In the last few seconds of the film, the shots clearly define the relationship of the couple. With quick cuts from one medium close-up to another, a cutaway of the gun placed on the table, and the meeting of the two characters in a close-up of their lips, kissing passionately, Sekula establishes the close partnership in the crime of Honey Bunny and Pumpkin. As the two characters stand up, the camera follows the two harmoniously, tilting into parallel composition, which also shows how like-minded these two interesting characters are. Tarantino did not put any music in this scene but ends it with his trademark music as the opening credits hit the freeze-frame of the couple, pointing their guns in the same direction.
In this 5-minute sequence analysis, one can prove that this formula or approach works as one tries to understand the film in a deeper level, in line with how the camera tells the story and with other audio-visual elements. It is as if one can see how Tarantino’s mind works as he tells these odd but interesting stories beautifully. However, this type of film analysis may only work for this kind of genre - a weakness that an analyzer could consider. Scene sequence analysis may only work depending on the kind of film that the analyzer is analyzing. Perhaps it could not work with films that are using actual footage, such as documentaries and cinema vérité. It could probably work even if it is an avant-garde film, depending on the artistic inclinations of the director. However, if directors do not follow the standards of filmmaking to tell their stories in a unique or weird way, scene sequence analysis may not accurately define the meanings of the shots or the offbeat mise en scène; thus, such an analysis may not be able to accurately define the psychology of its proxemics. The placements of the characters or the camera might be tailored differently to tell the story differently, which may boggle the minds of the audience.
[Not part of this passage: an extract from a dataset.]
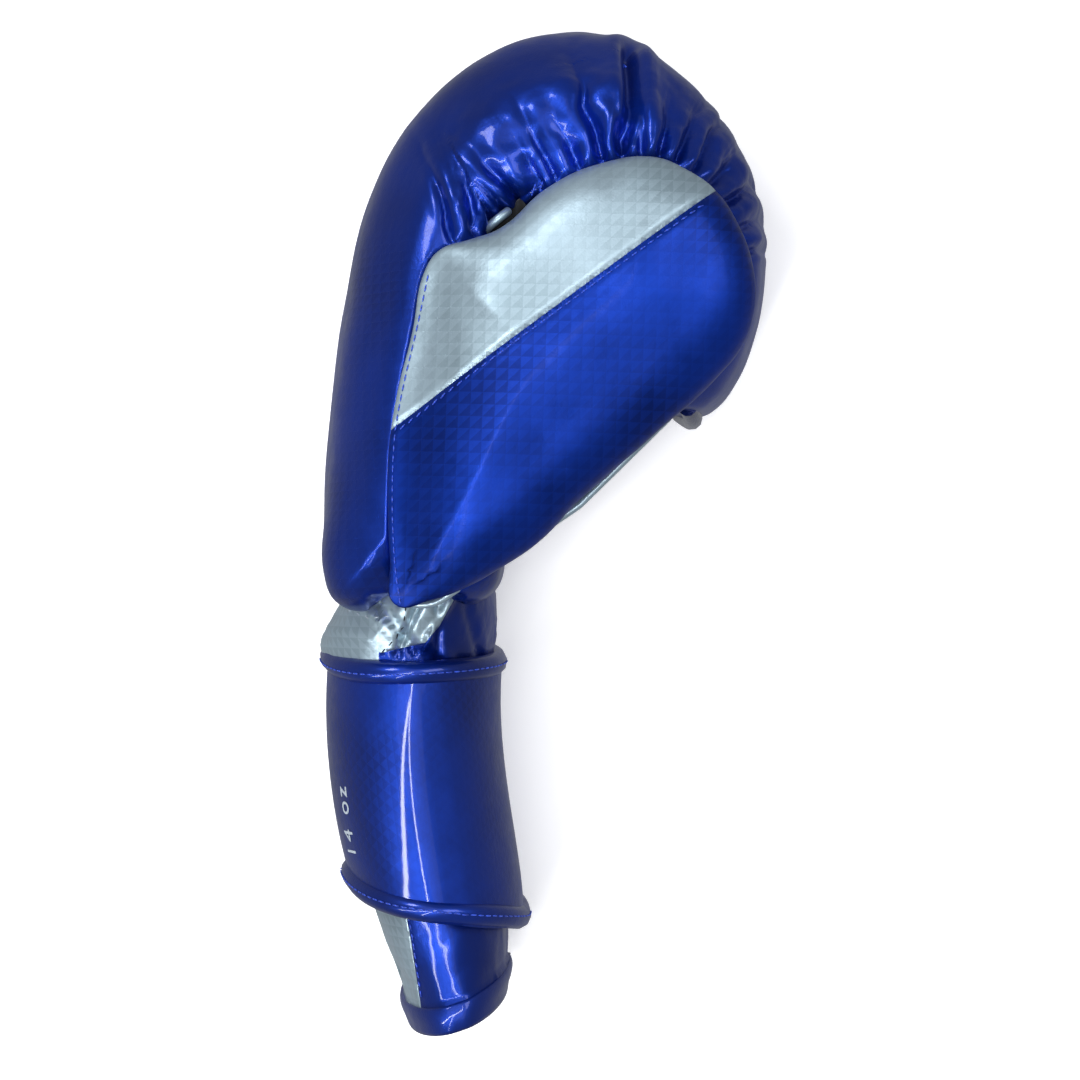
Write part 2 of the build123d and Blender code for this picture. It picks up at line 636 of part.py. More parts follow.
with BuildPart() as cuff_foam:
    add(grown_cuff(-LEATHER - SEAT))
    add(cuff_hollow(LINING + SEAT), mode=Mode.SUBTRACT)
    split(bisect_by=cuff_end, keep=Keep.BOTTOM)
    add(slit, mode=Mode.SUBTRACT)
cuff_foam.part.label = "cuff_foam"
pieces.append(cuff_foam.part)

with BuildPart() as cuff_liner:
    add(cuff_hollow(LINING))
    add(cuff_hollow(0), mode=Mode.SUBTRACT)
    split(bisect_by=cuff_end, keep=Keep.BOTTOM)
    add(slit, mode=Mode.SUBTRACT)
cuff_liner.part.label = "cuff_liner"
pieces.append(cuff_liner.part)

with BuildPart() as bound_edge:
    add(grown_cuff(SEAT))
    add(cuff_hollow(-SEAT), mode=Mode.SUBTRACT)
    split(bisect_by=MOUTH_PLANE.offset(-LEATHER), keep=Keep.BOTTOM)

with BuildPart() as mouth_binding:
    add(grown_cuff(MOUTH_PROUD))
    add(cuff_hollow(-LEATHER), mode=Mode.SUBTRACT)
    split(bisect_by=MOUTH_PLANE.offset(-MOUTH_BINDING), keep=Keep.TOP)
    add(bound_edge.part, mode=Mode.SUBTRACT)
    add(slit, mode=Mode.SUBTRACT)
mouth_binding.part.label = "mouth_binding"
pieces.append(mouth_binding.part)

with BuildPart() as slit_gusset:
    add(grown_cuff(-GUSSET_DEPTH))
    add(grown_cuff(-GUSSET_DEPTH - LEATHER), mode=Mode.SUBTRACT)
    split(bisect_by=MOUTH_PLANE.offset(-MOUTH_BINDING - SEAT), keep=Keep.BOTTOM)
    add(slit_box(SLIT_WIDTH - 2 * SEAT), mode=Mode.INTERSECT)
slit_gusset.part.label = "slit_gusset"
pieces.append(slit_gusset.part)

with BuildPart() as loop_patch:
    add(strap_layer(0, PATCH, PATCH_FROM, PATCH_TO, PATCH_EDGE))
loop_patch.part.label = "loop_patch"
pieces.append(loop_patch.part)

with BuildPart() as strap_anchor:
    add(strap_layer(0, COVER_TOP, STRAP_ROOT + CUT_GAP, STRAP_ROOT + ANCHOR_SPAN, 0))
strap_anchor.part.label = "strap_anchor"
pieces.append(strap_anchor.part)

# ---------------------------------------------------------------- strap pieces
layer_edge = LEATHER + SEAT
inner_from = STRAP_FOLD + CUT_GAP
inner_to = STRAP_ROOT - CUT_GAP
outer_to = STRAP_FOLD - CUT_GAP

with BuildPart() as strap_inner_lining:
    add(strap_layer(BODY_GAP, LINING_TOP, inner_from, inner_to, layer_edge))
strap_inner_lining.part.label = "strap_inner_lining"
pieces.append(strap_inner_lining.part)

with BuildPart() as strap_inner_foam:
    add(strap_layer(LINING_TOP, FOAM_TOP, inner_from, inner_to, layer_edge))
strap_inner_foam.part.label = "strap_inner_foam"
pieces.append(strap_inner_foam.part)

with BuildPart() as strap_inner_cover:
    add(strap_layer(FOAM_TOP, COVER_TOP, inner_from, inner_to, layer_edge))
strap_inner_cover.part.label = "strap_inner_cover"
pieces.append(strap_inner_cover.part)

with BuildPart() as strap_inner_top_binding:
    add(strap_binding(inner_from, inner_to, at_top=True))
strap_inner_top_binding.part.label = "strap_inner_top_binding"
pieces.append(strap_inner_top_binding.part)

with BuildPart() as strap_inner_bottom_binding:
    add(strap_binding(inner_from, inner_to, at_top=False))
strap_inner_bottom_binding.part.label = "strap_inner_bottom_binding"
pieces.append(strap_inner_bottom_binding.part)

patch_room = strap_layer(0, PATCH_ROOM_TOP, PATCH_FROM - PATCH_LAP, PATCH_TO + PATCH_LAP, PATCH_EDGE - PATCH_ROOM)

with BuildPart() as strap_outer_lining:
    add(strap_layer(BODY_GAP, LINING_TOP, STRAP_END + CUT_GAP, outer_to, layer_edge))
    add(patch_room, mode=Mode.SUBTRACT)
strap_outer_lining.part.label = "strap_outer_lining"
pieces.append(strap_outer_lining.part)

with BuildPart() as strap_outer_foam:
    add(strap_layer(LINING_TOP, FOAM_TOP, STRAP_END + CUT_GAP, outer_to, layer_edge))
    add(patch_room, mode=Mode.SUBTRACT)
strap_outer_foam.part.label = "strap_outer_foam"
pieces.append(strap_outer_foam.part)

with BuildPart() as strap_outer_cover:
    add(strap_layer(FOAM_TOP, COVER_TOP, STRAP_END + CUT_GAP, outer_to, layer_edge))
strap_outer_cover.part.label = "strap_outer_cover"
pieces.append(strap_outer_cover.part)

with BuildPart() as strap_outer_top_binding:
    add(strap_binding(STRAP_END + CUT_GAP, outer_to, at_top=True))
strap_outer_top_binding.part.label = "strap_outer_top_binding"
pieces.append(strap_outer_top_binding.part)

with BuildPart() as strap_outer_bottom_binding:
    add(strap_binding(STRAP_END + CUT_GAP, outer_to, at_top=False))
strap_outer_bottom_binding.part.label = "strap_outer_bottom_binding"
pieces.append(strap_outer_bottom_binding.part)

with BuildPart() as strap_end_binding:
    add(strap_layer(BODY_GAP, BINDING_TOP, STRAP_END - END_BINDING, STRAP_END, 0))
    add(strap_layer(COVER_TOP + SEAT, BINDING_TOP, STRAP_END - CUT_GAP, STRAP_END + END_LEG, BINDING + SEAT))
strap_end_binding.part.label = "strap_end_binding"
pieces.append(strap_end_binding.part)

with BuildPart() as hook_patch:
    add(strap_layer(PATCH + BODY_GAP, 2 * PATCH + BODY_GAP, PATCH_FROM, PATCH_TO, PATCH_EDGE))
hook_patch.part.label = "hook_patch"
pieces.append(hook_patch.part)

# ---------------------------------------------------------------- origin and files
whole = Compound(children=[Compound(piece.wrapped) for piece in pieces]).bounding_box()
to_origin = Vector(-(whole.min.X + whole.max.X) / 2, -(whole.min.Y + whole.max.Y) / 2, -whole.min.Z)
os.makedirs("parts", exist_ok=True)
for piece in pieces:
    export_step(piece.moved(Location(to_origin)), f"parts/{piece.label}.step")

# the places of the joints, in the part's own frame
thumb_base_point, thumb_top_point, _ = tangent(THUMB_BASE, THUMB_SHOULDER, 0)
print("moved by", to_origin)
print("thumb seam from", thumb_top_point + to_origin, "to", thumb_base_point + to_origin)
print("cuff axis from", CUFF_AXIS.origin + to_origin, "along", CUFF_AXIS.z_dir)
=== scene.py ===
"""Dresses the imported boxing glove: padded leather, sewn seams, folds, strap, studio floor, light and camera."""

from math import cos, pi, radians, sin

import bmesh
import bpy
import numpy as np
from mathutils import Matrix, Vector, noise
from mathutils.bvhtree import BVHTree


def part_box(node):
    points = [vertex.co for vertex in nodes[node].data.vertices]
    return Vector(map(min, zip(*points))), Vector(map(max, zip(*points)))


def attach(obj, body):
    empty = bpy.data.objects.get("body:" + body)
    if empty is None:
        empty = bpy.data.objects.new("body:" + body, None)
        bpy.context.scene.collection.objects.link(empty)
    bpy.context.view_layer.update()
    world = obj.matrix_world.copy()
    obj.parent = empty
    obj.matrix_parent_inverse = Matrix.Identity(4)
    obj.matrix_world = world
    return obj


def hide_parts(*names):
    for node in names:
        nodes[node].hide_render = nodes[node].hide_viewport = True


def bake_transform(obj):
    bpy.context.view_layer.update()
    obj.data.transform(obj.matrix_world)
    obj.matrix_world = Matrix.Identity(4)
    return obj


bl_info = {
    "name": "Boxing glove",
    "version": (1, 0, 0),
    "blender": (4, 5, 0),
    "location": "View3D > Sidebar > Glove",
    "description": "Padded leather and stitching over the packed glove",
    "category": "Object",
}

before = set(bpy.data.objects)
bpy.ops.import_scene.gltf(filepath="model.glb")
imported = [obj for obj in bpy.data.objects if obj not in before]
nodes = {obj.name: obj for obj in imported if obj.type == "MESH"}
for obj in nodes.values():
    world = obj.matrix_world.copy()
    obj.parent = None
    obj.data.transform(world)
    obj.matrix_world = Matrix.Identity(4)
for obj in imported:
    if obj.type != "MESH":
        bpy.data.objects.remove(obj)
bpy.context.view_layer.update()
MM = 0.001
# glove millimetres: x from the back of the hand to the palm, y to the knuckles, z up to the thumb;
# their zero is found from the mitt's back
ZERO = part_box("back_shell")[0] + Vector((72.47, 20.5, 0)) * MM
ZERO.z = 0

# outlines seen from the thumb side, in glove millimetres
MITT_EDGE = (
    (-66.4, -21.3), (-72.2, -10.1), (-73.2, 7.0), (-72.2, 31.0), (-69.8, 55.0), (-66.4, 78.9),
    (-62.0, 102.9), (-56.2, 120.0), (-49.3, 133.7), (-39.0, 147.4), (-28.8, 157.7), (-16.8, 165.6),
    (-3.1, 170.7), (8.9, 172.4), (20.9, 171.4), (34.5, 167.2), (48.2, 157.7), (60.2, 145.7),
    (68.8, 132.0), (74.7, 116.6), (77.0, 99.4), (76.4, 82.4), (72.9, 66.9), (67.1, 53.2),
    (61.3, 45.4), (55.2, 42.0), (48.2, 43.0), (36.0, 45.5), (25.0, 50.0), (18.5, 58.0),
    (17.0, 70.0), (17.0, 82.0), (13.2, 91.2), (4.0, 95.0), (-5.2, 91.2), (-9.0, 82.0),
    (-10.0, 60.0), (-11.0, 30.0), (-12.0, 0.0), (-14.0, -16.0), (-22.0, -21.5), (-45.0, -22.5),
)
THUMB_EDGE = (
    (-46.7, -20.9), (-48.3, -6.3), (-49.0, 13.2), (-48.3, 32.7), (-45.7, 48.8), (-41.0, 69.0),
    (-37.0, 87.8), (-32.2, 94.3), (-22.4, 97.6), (-12.6, 101.4), (1.9, 113.7), (19.8, 121.9),
    (36.0, 124.5), (49.0, 119.6), (57.1, 113.7), (64.6, 102.4), (69.2, 87.8), (69.8, 74.8),
    (65.2, 61.8), (58.8, 53.7), (49.0, 44.0), (39.3, 35.9), (26.3, 24.6), (13.3, 13.2),
    (0.3, 0.2), (-12.6, -8.9), (-22.4, -14.4), (-35.3, -19.3),
)
HOLLOW_EDGE = (
    (-52.5, -60.0), (-51.5, 0.0), (-49.0, 40.0), (-45.5, 72.0), (-40.0, 88.0), (-30.0, 94.0),
    (-22.0, 86.0), (-23.0, 60.0), (-26.0, 20.0), (-28.0, 0.0), (-29.0, -60.0),
)
LEFT_SEAM = (
    (-46.9, -19.5), (-48.5, -6.3), (-49.2, 13.2), (-48.5, 32.7), (-45.9, 48.8), (-41.2, 69.0), (-37.4, 87.0),
)
COLOUR_SEAM = ((-46.2, 37.1), (56.5, 112.5))
UPPER_EDGE = (
    (-33.0, 94.5), (-22.4, 98.0), (-12.6, 101.4), (1.9, 113.7), (19.8, 121.9),
    (36.0, 124.5), (49.0, 119.6), (57.1, 113.7), (64.6, 102.4), (69.2, 87.8),
)
OPENING = ((-14.5, 104.0), (-8.0, 109.5), (-3.5, 112.0))
LONG_FOLD = ((30.0, 163.0), (30.5, 150.0), (30.0, 140.0), (27.0, 127.0))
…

Scene sequence analysis also probably won’t work with most films made in the early history of cinema because most of them were shot in wide and film language was still not that developed; film technology and culture were still evolving when they were made. In retrospect, films of Georges Méliès and the Lumière brothers often used cinema as somewhat like a stage performance. Unlike recent feature films, filmmakers back then were not able to use their tools effectively and with greater disadvantages. Hence, such an analysis could only work in films made in the past few decades when technology and filmmaking techniques were already firmly established. In some respect, scene sequence analysis may not be utilized in some experimental films, like some from Stan Brakhage, because they are designed to reach into meanings, which may confuse or show the opposite of an idea. Take for instance some of the works of David Lynch, which are sometimes off but are well received by their audiences, due to their creativity, the profundity of the narrative, and mysteriously artful visual images and sounds.
Still and all, having the knowledge and skill to use scene sequence analysis is a very strong foundation to film criticism and filmmaking, a solid pedagogical tool to understand cinema. It makes one think deeper and appreciate films more.